Last week, when I returned home after my nice long shift, I found Nate to be in complete disaray. Apparently, at one point during the day he decided to take a fifteen minute break from the children and retreat to our bedroom to play a little PS2. Assuming he was allowed breaks in this job was his first mistake. His second mistake would be leaving the crawling- age baby in the care of the eight-year-old sister. The third, biggest and most crucial mistake was assuming the before mentioned baby was incapable of removing his own diaper whenever the mood struck. Needless to say, fifteen minutes later Nate returned from his little break to find three children rolling with laughter as their baby brother roamed happily through the living room buck naked, leaving a trail of poopies in his wake.

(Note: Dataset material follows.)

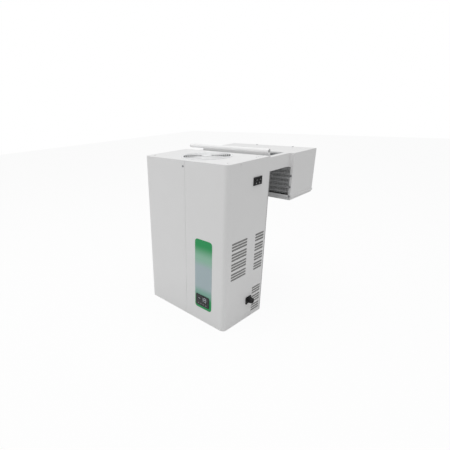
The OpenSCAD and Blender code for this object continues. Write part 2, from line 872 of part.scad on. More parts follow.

This isn't all fun and easy for me either however. I love my husband. I hate to see him struggle so with the smallest details of parenting. But we all have to learn sometime. But I'm merciful. from time to time I throw him a little rope. I send him and the kids to my mother's house for sunday dinner so that the children get something besides pizza and candy that evening. I've given him some helpful tips to keep the children from getting into bordom-induced mischief.
All in all I'd say he's done quite well. Sure the girls' hair is full of knots and tangles come monday morning, my baby's wearing backwards clothing, and most every child has snot all over their face, but those are just unimportant details. I've also discovered that Matthew's had a great wrestling match with dad and the girls have done their reading. Most of all, the children get to have one whole day of their dad's undivided attention, his love. And that is worth all the detangler in the store.
Plus, I'm now full to the brim with sweet, sweet revenge gratification.